Material for this exercise:
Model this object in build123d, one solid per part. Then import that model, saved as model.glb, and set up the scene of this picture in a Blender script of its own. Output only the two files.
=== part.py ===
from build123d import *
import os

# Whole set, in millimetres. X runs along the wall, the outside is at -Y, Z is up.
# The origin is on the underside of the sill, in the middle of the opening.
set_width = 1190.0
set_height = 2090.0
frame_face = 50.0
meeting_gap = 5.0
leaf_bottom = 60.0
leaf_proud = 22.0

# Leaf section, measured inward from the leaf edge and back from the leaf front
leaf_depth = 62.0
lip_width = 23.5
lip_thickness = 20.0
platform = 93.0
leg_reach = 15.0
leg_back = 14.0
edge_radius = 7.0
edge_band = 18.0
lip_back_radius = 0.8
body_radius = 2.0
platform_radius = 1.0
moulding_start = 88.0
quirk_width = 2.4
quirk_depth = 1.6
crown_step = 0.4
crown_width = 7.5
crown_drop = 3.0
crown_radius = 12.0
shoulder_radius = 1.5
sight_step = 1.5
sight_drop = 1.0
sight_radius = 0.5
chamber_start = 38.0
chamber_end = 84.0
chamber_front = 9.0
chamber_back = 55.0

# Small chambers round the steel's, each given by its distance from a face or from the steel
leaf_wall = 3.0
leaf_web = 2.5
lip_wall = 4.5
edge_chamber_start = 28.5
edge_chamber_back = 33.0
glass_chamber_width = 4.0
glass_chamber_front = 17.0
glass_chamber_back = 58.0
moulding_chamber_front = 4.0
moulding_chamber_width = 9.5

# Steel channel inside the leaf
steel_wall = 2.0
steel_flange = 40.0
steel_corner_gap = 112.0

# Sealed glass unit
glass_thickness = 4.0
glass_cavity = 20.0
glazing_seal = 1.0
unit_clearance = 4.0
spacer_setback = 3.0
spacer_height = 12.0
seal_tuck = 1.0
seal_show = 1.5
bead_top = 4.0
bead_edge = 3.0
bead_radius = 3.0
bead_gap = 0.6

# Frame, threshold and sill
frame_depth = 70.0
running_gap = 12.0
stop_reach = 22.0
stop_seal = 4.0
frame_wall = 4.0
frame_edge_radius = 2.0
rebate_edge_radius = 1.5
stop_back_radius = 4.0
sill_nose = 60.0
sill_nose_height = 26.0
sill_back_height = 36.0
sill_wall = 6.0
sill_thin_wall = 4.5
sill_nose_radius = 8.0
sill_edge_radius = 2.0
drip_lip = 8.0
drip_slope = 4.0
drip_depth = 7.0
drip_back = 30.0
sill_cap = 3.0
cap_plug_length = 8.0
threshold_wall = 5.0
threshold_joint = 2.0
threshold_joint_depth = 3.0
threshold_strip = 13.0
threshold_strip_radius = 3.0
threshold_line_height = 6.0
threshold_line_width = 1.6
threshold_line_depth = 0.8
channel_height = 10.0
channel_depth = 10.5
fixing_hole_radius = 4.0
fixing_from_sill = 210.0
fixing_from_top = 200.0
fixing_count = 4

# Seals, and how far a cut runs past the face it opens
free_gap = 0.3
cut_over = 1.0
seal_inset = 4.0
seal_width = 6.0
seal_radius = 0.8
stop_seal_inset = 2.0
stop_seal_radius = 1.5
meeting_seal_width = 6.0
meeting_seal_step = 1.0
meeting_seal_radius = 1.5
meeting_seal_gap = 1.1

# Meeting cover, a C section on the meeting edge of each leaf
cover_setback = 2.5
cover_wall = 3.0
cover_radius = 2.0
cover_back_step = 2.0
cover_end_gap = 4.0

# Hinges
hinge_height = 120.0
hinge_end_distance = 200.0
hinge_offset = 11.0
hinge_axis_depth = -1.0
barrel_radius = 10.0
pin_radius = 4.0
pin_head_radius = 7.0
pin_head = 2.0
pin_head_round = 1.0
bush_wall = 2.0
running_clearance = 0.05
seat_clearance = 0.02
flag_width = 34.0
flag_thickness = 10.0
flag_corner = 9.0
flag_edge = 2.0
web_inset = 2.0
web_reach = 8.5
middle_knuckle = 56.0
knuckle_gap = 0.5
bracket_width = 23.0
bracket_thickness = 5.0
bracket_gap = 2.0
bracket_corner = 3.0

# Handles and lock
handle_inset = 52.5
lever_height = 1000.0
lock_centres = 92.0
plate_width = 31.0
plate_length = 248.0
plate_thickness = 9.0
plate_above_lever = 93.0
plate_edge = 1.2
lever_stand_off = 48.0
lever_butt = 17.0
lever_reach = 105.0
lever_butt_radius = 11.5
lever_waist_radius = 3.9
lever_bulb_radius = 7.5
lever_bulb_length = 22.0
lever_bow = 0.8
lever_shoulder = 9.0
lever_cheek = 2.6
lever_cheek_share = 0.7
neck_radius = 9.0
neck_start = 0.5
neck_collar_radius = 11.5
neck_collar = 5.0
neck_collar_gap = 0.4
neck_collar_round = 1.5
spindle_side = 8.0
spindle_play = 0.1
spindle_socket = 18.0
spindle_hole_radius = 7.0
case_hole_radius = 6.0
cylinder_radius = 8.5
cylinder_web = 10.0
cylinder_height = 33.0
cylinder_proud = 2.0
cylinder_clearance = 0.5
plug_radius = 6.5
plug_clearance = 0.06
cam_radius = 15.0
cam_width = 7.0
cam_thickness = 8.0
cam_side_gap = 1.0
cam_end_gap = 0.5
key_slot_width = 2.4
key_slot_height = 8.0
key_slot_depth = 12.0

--

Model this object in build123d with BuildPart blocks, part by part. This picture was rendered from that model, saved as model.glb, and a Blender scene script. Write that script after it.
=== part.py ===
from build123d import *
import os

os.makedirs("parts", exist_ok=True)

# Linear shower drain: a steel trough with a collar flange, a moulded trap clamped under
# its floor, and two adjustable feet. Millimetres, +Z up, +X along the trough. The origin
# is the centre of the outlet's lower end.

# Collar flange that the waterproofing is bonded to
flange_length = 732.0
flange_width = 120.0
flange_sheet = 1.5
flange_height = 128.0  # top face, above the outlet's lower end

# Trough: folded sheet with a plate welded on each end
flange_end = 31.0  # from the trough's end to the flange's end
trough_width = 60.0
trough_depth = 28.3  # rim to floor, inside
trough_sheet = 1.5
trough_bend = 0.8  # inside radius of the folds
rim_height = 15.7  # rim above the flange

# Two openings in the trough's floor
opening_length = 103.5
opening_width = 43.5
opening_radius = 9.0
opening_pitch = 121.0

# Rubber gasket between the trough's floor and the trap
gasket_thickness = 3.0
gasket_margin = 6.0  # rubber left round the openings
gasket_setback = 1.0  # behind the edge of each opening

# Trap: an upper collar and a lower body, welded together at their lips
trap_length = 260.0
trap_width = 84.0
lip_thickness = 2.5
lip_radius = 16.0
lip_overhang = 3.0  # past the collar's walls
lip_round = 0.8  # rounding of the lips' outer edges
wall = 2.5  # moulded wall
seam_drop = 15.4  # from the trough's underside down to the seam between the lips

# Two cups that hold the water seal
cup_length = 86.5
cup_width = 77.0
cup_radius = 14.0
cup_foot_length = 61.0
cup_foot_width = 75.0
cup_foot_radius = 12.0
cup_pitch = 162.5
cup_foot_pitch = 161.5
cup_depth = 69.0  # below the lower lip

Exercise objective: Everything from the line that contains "Model this object in build123d, one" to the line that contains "chamber_back = 55.0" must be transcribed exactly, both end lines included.

Task solution:
Model this object in build123d, one solid per part. Then import that model, saved as model.glb, and set up the scene of this picture in a Blender script of its own. Output only the two files.
=== part.py ===
from build123d import *
import os

# Whole set, in millimetres. X runs along the wall, the outside is at -Y, Z is up.
# The origin is on the underside of the sill, in the middle of the opening.
set_width = 1190.0
set_height = 2090.0
frame_face = 50.0
meeting_gap = 5.0
leaf_bottom = 60.0
leaf_proud = 22.0

# Leaf section, measured inward from the leaf edge and back from the leaf front
leaf_depth = 62.0
lip_width = 23.5
lip_thickness = 20.0
platform = 93.0
leg_reach = 15.0
leg_back = 14.0
edge_radius = 7.0
edge_band = 18.0
lip_back_radius = 0.8
body_radius = 2.0
platform_radius = 1.0
moulding_start = 88.0
quirk_width = 2.4
quirk_depth = 1.6
crown_step = 0.4
crown_width = 7.5
crown_drop = 3.0
crown_radius = 12.0
shoulder_radius = 1.5
sight_step = 1.5
sight_drop = 1.0
sight_radius = 0.5
chamber_start = 38.0
chamber_end = 84.0
chamber_front = 9.0
chamber_back = 55.0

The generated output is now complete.